Example 3: Extracting data from multiple ranges that have different data structures in a Microsoft Excel file
This example uses the sample Microsoft Excel file Employee3.xls. This sample file has two spreadsheets, Departments and Employees, which have different data structures.
In this example, the Excel stage has two output links. You extract data from the Departments sheet to the first link and from the Employees sheet to the second link.
- To extract different data structures:
-
- Create a job that includes one Excel stage and two Sequential File stages. You can rename your links as Departments and Employees.
- Double-click the Excel stage. In the Configuration window, specify the full file path of the Microsoft Excel input file Employee3.xls.
- Specify the data to extract from the Departments spreadsheet and complete
the following sub steps to generate the column mappings.
- From the Link list box, select Departments.
- From the Range option list, select Specify the entire range.
- From the Range expression field, specify Departments!A2:C6 .
- From the Column header, select the First row of data ranges.
- Click Import, and then click OK.
- Specify the data to extract from the Employees spreadsheet and complete
the below sub steps to generate the column mappings.
- From the Link list box, select Employees.
- From the Range Option list, Specify the entire range.
- From the Range expression field, specify Employees!A2:L34.
- From the Column header, select First row of data ranges.
- Click Import, and then click OK.
- On the Output page, select the Employees link as the Output name.
- On the Columns page, change the data type of the EMP_NO column to an integer, and then click OK.
- Double-click the first Sequential File stage Output_1 and specify the path to create the output file, followed by the file name OutputOfExample3_1.txt.
- Double-click the second Sequential File stage Output_2, and specify the path to create the output file, followed by the file name OutputOfExample3_2.txt
- Save the job.

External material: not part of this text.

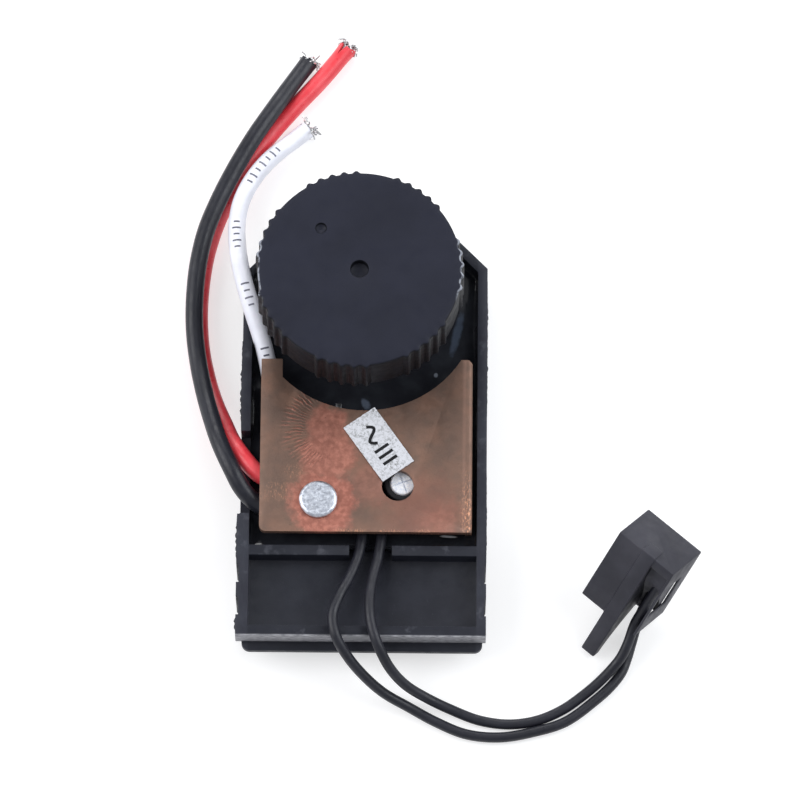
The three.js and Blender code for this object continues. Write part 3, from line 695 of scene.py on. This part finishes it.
LEAD_2_ROUTE = [
    (2.6, -11.9, 6.4), (2.5, -14.6, 6.5), (2.1, -17.7, 7.0), (1.4, -20.9, 7.9), (1.0, -24.2, 8.8),
    (1.2, -27.3, 9.1), (2.1, -30.2, 8.7), (3.7, -32.8, 6.4), (5.8, -34.5, 4.0), (8.6, -35.7, 1.9),
    (12.0, -37.1, 0.95), (15.8, -38.5, 0.75), (19.8, -39.0, 0.75), (23.6, -38.4, 0.75), (26.9, -36.9, 0.75),
    (29.4, -35.1, 0.8), (31.5, -33.35, 1.1), (33.3, -31.6, 1.7), (34.6, -30.1, 2.5), (35.5, -28.4, 3.5),
    (36.4, -26.1, 4.95), (37.5, -24.7, 7.0), (38.6, -23.4, 9.1), (39.7, -22.1, 11.1),
]
CORD_STEPS = 12             # points on the curve between two points of a route
SUPPLY_RADIUS = 1.2
LEAD_RADIUS = 0.7
SLEEVE = 2.4                # length of the torn end of the insulation
BORE = 0.78                 # radius of the hole in the insulation
SLIT_LENGTH = 1.9
SLIT_HALF_WIDTH = 0.26      # in radians round the wire
STRANDS = 26
STRAND_RADIUS = 0.11
STRAND_REACH = 1.7
STRAND_ROOT = 0.9           # how far inside the insulation the strands begin


def cord_piece(name, path, radius, material, replaces):
    """A round curve along a path, which stands for a wire's CAD tube."""
    data = bpy.data.curves.new(name, "CURVE")
    data.dimensions = "3D"
    data.bevel_depth = radius * MM
    data.bevel_resolution = 6
    data.use_fill_caps = True
    spline = data.splines.new("POLY")
    spline.points.add(len(path) - 1)
    for point, at in zip(spline.points, path):
        point.co = (*(at * MM), 1)
    spline.use_smooth = True
    data.materials.append(MATERIALS[material])
    obj = bpy.data.objects.new(name, data)
    scene.collection.objects.link(obj)
    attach(obj, ROOT)
    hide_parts(replaces)
    return obj


def torn_end(name, start, along, material, seed, slit):
    """The last stretch of insulation, open at its end, with a ragged lip and sometimes a slit."""
    sides, rows = 40, 9
    flare = 0.06 if slit is None else 0.12
    u, v = basis(along)
    verts = []
    for wall in (SUPPLY_RADIUS, BORE):
        for i in range(rows):
            t = i / (rows - 1)
            for k in range(sides):
                angle = 2 * math.pi * k / sides
                ragged = 0.30 * noise.noise(Vector((math.cos(angle) * 1.6, math.sin(angle) * 1.6, seed)))
                opened = 0.0
                if slit is not None:
                    off = abs((angle - slit + math.pi) % (2 * math.pi) - math.pi)
                    opened = SLIT_LENGTH * max(0.0, 1 - off / SLIT_HALF_WIDTH)
                run = (SLEEVE + ragged - opened) * t
                verts.append(start + along * run + turned(u, v, angle) * (wall + flare * t * t))
    wall_size = rows * sides
    faces = ring_faces(0, rows, sides) + ring_faces(wall_size, rows, sides)
    for first in (0, wall_size - sides):
        for k in range(sides):
            a, b = first + k, first + (k + 1) % sides
            faces.append((a, b, b + wall_size, a + wall_size))
    return place(name, mesh_of(name, verts, faces), material)


def strand_path(rng, end, along, curl):
    """One bare strand, from inside the insulation's end out over its lip."""
    steps, straight, lowest = 20, 0.28, 0.14
    angle, off = rng.uniform(0, 2 * math.pi), 0.62 * math.sqrt(rng.random())
    side = turned(*basis(along), angle)
    twist = side.cross(along)
    length = STRAND_REACH * rng.uniform(0.55, 1.3)
    bend = curl * rng.uniform(1.2, 4.6)
    hook = rng.uniform(-2.6, 2.6)
    point = end + side * off - along * STRAND_ROOT
    path = []
    for i in range(steps):
        path.append(point + Vector((0, 0, max(0.0, lowest - point.z))))
        free = max(0.0, i / (steps - 1) - straight) / (1 - straight)
        direction = turned(along, side, bend * free) + twist * (hook * free)
        point = point + direction.normalized() * ((length + STRAND_ROOT) / steps)
    return path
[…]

Now, you can compile and run the job.
An example input Microsoft Excel file Employee3.xls contains department information in the Departments sheet and employee information in the Employees sheet. The job extracts department data to OutputOfExample3_1.txt file and employee data to OutputOfExample3_2.txt.
After the job runs, open the OutputOfExample3_1.txt file and OutputOfExample3_2.txt file. The OutputOfExample3_1.txt file should match the Departments sheet and OutputOfExample3_2.txt file should match the Employees sheet from the Employee.xls file.